National governments in many emerging countries, Ronald says, want more of their citizens to gain higher education, so they can improve employment statistics, supply domestic companies with more qualified professionals, attract more foreign investment, and improve overall quality of life.

ron-gmac-sibert

GMAC launched the NMAT in South Africa in 2017. Ronald says business schools had requested an affordable, accessible test for Africa. It costs $75 for an applicant to take the NMAT; the GMAT is priced at $250. GMAC worked closely with African business schools—speaking to deans, faculty, and business school students—to develop a test for the needs of the market.

The GMAT, Ronald says, was viewed as “not necessarily relevant for assessing student preparedness for African programs” because candidates in African countries “typically take the GMAT for a chance to enroll in renowned institutions elsewhere in the world”, including at US, UK, and EU institutions.”

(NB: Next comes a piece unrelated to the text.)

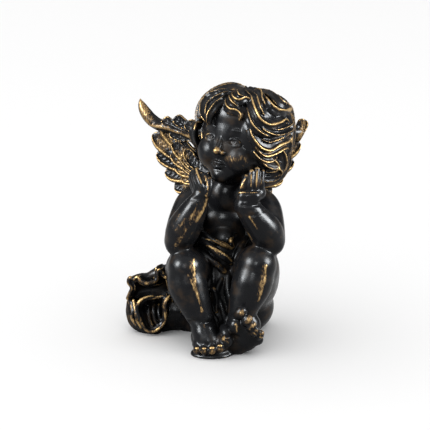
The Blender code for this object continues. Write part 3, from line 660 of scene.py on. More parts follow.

Business schools in emerging countries serve a primarily domestic market and don’t attract a high percentage of international applicants, adds Deepak Punwani, managing director of MBA4India, an admissions consulting firm in Mumbai. “So, in order to grow their enrolment, these schools are motivated to accept the lower-cost yet still credible NMAT, with relatively little concern about discouraging international applicants, especially those who have already taken the GMAT or GRE.”

With the NMAT, GMAC’s idea was to unify admissions standards at African schools which varied widely, says Ronald. “Wide regional adoption of the NMAT will enable schools to benchmark against each other to discern their relative market positioning, while giving them access to a much broader swath of candidates than they otherwise would have.”

The hope is that the test will help African business schools tap into to a generation of students who are prepared to take up graduate management education in Africa, rather than enrolling in a program in Europe or the US.

For African candidates, the NMAT should mean greater access to business management opportunities and more intra-regional mobility, with the ability to take one exam and apply to up to seven schools. This makes the NMAT stand out from local tests.


How is the NMAT structured?

Aside from the countries accepting the GMAT and NMAT, and their prices, the two tests differ on their format and structure. The NMAT is more than one hour shorter than the GMAT, lasting only two hours. There is no Analytical Writing Assessment component for the NMAT, the test that measures critical thinking and communication which is included in the GMAT.

The NMAT offers no scheduled breaks and allows candidates fewer attempts to crack it than the GMAT does (a maximum of three attempts in each seasonal testing window), which could be a disadvantage, notes Deepak.

He says that a prospective business school student would take the NMAT instead of the GMAT “if they are targeting business schools that accept the former test; believe their test performance would be stronger with the NMAT; or have budget or availability constraints that preclude the GMAT.”

Following the successful launch of the NMAT in South Africa, GMAC says it plans to refine the test, increase the number of available test centers and offer the exam in other emerging markets over the next few years. Test registration opens in South Africa in mid-August this year and will run through to mid-January 2019.

The NMAT is gaining ground in emerging markets, but there are doubts over any further expansion. Deepak says that a global roll-out of the NMAT (though that may not be GMAC’s intention) could be stymied by the already established popularity of the GMAT and the GRE among business schools.

“Taking the NMAT would require separate registration, preparation, and completion by applicants,” he says.

“Most accredited business schools already require either the GMAT or, in some cases, the GRE,” he adds. “So, accepting the NMAT would complicate the admissions process for those schools and possibly jeopardize their published ranking [as some rankings, including The Economist’s, include GMAT scores in the methodology]. These are substantial challenges in NMAT’s [potential] pursuit of global growth.”